* Problem description
Both end lines count: copy exactly from the line that contains "plate_top) * make_bar_foot()" to the line that contains "bpy.context.scene.collection.objects.link(rigid_bodies[body])", and only those lines.

* Recorded data
::::

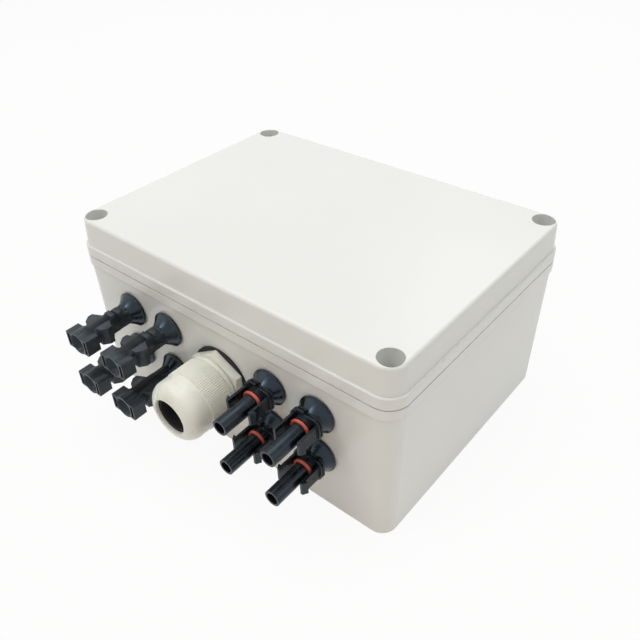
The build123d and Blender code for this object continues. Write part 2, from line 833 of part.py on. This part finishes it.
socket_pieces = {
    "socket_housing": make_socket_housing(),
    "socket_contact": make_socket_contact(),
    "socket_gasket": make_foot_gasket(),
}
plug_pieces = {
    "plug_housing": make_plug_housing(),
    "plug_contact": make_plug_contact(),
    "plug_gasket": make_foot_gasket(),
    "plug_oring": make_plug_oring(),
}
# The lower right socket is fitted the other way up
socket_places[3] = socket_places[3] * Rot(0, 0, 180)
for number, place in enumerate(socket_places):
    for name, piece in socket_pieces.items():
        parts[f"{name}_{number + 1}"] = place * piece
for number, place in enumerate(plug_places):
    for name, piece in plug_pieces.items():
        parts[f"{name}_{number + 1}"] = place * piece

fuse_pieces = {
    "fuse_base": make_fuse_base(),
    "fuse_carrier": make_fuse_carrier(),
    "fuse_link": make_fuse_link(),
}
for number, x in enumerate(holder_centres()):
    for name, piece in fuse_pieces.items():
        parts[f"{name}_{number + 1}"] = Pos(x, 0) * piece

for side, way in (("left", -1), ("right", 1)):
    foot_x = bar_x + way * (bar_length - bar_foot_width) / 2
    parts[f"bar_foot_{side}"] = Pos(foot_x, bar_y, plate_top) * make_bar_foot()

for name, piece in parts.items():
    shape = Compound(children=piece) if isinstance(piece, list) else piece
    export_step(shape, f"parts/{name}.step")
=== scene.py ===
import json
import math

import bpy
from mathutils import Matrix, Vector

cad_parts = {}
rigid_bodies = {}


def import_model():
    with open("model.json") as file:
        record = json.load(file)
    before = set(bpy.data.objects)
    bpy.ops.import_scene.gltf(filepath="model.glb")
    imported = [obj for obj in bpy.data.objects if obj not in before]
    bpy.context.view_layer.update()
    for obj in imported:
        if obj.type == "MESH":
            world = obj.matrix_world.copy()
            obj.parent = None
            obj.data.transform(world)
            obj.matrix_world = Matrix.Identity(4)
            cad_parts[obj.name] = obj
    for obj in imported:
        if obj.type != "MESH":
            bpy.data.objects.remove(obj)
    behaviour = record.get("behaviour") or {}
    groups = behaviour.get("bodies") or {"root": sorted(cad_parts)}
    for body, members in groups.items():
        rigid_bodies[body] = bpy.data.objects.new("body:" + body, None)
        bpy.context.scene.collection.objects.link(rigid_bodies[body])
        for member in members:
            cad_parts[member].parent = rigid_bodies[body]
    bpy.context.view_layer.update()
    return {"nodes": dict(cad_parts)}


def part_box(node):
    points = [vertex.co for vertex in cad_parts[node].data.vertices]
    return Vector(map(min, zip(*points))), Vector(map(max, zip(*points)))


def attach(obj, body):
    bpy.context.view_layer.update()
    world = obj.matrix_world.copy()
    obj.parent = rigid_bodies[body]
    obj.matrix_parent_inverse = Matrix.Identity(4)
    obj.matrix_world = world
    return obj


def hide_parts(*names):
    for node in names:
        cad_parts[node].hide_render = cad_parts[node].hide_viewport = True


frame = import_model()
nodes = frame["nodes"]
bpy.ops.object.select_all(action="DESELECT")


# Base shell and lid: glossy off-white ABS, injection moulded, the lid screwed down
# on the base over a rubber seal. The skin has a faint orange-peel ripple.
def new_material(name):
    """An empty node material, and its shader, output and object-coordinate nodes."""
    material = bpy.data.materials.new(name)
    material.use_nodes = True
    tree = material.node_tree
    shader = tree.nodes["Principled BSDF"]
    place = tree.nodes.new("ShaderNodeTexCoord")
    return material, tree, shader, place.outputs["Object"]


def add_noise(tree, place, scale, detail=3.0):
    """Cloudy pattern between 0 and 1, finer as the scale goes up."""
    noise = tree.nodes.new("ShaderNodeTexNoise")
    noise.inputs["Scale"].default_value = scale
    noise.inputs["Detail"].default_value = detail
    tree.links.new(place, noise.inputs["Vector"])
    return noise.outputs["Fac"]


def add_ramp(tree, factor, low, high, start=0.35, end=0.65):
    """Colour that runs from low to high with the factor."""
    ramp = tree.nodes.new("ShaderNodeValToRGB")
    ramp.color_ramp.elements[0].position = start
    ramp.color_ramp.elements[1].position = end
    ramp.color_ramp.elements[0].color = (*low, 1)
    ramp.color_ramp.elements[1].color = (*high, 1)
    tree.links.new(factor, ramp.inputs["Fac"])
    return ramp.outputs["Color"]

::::

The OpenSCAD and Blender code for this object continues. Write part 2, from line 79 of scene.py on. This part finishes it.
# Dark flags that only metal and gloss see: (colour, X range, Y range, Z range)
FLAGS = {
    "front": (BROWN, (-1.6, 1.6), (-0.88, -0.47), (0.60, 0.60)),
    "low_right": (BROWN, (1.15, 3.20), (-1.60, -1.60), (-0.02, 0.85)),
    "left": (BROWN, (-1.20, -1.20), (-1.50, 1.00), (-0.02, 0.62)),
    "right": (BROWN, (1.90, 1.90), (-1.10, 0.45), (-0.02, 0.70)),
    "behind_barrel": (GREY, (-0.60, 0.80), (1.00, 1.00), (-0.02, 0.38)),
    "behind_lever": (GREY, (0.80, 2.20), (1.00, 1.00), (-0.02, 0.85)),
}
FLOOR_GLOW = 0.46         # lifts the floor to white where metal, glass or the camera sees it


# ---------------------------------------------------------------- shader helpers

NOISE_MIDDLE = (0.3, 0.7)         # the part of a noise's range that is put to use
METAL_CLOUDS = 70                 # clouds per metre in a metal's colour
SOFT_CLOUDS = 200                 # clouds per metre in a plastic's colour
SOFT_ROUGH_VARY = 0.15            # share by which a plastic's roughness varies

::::

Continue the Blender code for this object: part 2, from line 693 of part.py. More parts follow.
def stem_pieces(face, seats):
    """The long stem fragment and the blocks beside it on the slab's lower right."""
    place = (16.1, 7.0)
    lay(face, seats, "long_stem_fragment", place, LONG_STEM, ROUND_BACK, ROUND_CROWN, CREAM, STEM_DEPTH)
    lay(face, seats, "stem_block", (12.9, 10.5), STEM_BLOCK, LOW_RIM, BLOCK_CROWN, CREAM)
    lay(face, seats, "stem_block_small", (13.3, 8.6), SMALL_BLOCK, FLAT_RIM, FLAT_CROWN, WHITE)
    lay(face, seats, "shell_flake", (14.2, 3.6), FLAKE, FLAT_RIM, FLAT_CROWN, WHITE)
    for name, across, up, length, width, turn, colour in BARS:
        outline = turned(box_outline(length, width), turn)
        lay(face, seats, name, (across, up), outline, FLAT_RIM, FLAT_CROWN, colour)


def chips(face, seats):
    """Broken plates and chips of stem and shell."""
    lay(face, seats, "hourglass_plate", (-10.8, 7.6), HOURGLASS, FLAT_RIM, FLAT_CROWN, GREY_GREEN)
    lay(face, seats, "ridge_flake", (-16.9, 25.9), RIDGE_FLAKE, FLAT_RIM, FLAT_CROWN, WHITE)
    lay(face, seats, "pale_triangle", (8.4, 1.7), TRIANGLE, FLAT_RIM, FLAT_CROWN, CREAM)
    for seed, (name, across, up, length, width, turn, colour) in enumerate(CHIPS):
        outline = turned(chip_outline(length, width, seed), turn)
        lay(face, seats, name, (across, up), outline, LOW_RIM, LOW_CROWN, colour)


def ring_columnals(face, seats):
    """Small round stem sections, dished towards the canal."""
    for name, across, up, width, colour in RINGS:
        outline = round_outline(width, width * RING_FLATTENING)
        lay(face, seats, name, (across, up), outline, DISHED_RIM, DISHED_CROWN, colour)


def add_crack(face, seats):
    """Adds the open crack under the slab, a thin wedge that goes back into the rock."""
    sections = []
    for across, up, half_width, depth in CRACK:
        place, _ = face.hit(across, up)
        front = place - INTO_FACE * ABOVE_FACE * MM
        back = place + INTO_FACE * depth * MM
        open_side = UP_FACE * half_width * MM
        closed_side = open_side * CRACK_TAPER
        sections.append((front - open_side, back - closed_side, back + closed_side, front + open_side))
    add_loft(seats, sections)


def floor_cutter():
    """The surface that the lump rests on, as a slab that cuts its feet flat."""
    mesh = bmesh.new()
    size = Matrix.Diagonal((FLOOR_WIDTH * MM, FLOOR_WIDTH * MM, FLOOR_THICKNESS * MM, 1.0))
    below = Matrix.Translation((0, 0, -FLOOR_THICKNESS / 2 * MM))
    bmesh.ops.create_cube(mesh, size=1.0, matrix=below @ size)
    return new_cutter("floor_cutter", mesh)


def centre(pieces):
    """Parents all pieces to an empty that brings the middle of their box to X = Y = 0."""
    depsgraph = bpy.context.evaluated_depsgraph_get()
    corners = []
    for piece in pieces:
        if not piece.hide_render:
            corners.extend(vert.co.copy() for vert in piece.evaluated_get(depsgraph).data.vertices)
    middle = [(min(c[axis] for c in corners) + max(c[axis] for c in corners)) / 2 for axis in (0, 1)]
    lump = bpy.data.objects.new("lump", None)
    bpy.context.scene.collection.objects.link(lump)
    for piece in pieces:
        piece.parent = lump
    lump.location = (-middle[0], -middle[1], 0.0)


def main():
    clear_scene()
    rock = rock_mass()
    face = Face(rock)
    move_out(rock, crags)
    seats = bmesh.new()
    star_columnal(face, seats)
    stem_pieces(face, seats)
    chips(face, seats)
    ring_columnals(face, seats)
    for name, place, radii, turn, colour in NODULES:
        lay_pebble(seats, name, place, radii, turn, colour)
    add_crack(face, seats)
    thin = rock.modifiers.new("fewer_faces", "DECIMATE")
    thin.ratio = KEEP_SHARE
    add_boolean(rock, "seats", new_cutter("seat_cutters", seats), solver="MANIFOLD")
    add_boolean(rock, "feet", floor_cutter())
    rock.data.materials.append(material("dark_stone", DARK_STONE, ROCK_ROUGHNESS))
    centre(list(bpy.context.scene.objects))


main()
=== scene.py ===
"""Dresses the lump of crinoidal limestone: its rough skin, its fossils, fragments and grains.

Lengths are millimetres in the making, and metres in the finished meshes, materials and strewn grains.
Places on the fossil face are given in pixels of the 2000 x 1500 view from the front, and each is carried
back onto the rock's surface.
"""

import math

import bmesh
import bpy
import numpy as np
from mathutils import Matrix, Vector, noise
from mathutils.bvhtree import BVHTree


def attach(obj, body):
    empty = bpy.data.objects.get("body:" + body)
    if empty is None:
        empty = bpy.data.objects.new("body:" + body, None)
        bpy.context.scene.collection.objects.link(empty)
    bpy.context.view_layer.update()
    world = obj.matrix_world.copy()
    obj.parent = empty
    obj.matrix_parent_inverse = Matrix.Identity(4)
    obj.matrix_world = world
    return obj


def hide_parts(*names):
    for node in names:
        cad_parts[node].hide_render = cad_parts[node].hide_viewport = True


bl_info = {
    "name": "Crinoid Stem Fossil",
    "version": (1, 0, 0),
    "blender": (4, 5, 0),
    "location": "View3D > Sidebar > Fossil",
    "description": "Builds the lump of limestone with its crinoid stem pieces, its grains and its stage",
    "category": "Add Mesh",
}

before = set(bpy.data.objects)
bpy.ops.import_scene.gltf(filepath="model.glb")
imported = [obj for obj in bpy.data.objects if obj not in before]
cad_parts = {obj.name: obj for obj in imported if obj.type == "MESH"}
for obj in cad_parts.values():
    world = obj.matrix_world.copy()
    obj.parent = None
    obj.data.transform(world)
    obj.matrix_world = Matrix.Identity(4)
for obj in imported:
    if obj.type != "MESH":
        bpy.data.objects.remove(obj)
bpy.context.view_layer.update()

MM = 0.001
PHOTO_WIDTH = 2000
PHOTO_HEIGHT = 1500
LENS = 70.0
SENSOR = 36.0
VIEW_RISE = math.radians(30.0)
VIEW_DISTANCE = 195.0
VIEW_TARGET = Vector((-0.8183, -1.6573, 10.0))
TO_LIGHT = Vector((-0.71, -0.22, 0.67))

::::

* Correct response
    parts[f"bar_foot_{side}"] = Pos(foot_x, bar_y, plate_top) * make_bar_foot()

for name, piece in parts.items():
    shape = Compound(children=piece) if isinstance(piece, list) else piece
    export_step(shape, f"parts/{name}.step")
=== scene.py ===
import json
import math

import bpy
from mathutils import Matrix, Vector

cad_parts = {}
rigid_bodies = {}


def import_model():
    with open("model.json") as file:
        record = json.load(file)
    before = set(bpy.data.objects)
    bpy.ops.import_scene.gltf(filepath="model.glb")
    imported = [obj for obj in bpy.data.objects if obj not in before]
    bpy.context.view_layer.update()
    for obj in imported:
        if obj.type == "MESH":
            world = obj.matrix_world.copy()
            obj.parent = None
            obj.data.transform(world)
            obj.matrix_world = Matrix.Identity(4)
            cad_parts[obj.name] = obj
    for obj in imported:
        if obj.type != "MESH":
            bpy.data.objects.remove(obj)
    behaviour = record.get("behaviour") or {}
    groups = behaviour.get("bodies") or {"root": sorted(cad_parts)}
    for body, members in groups.items():
        rigid_bodies[body] = bpy.data.objects.new("body:" + body, None)
        bpy.context.scene.collection.objects.link(rigid_bodies[body])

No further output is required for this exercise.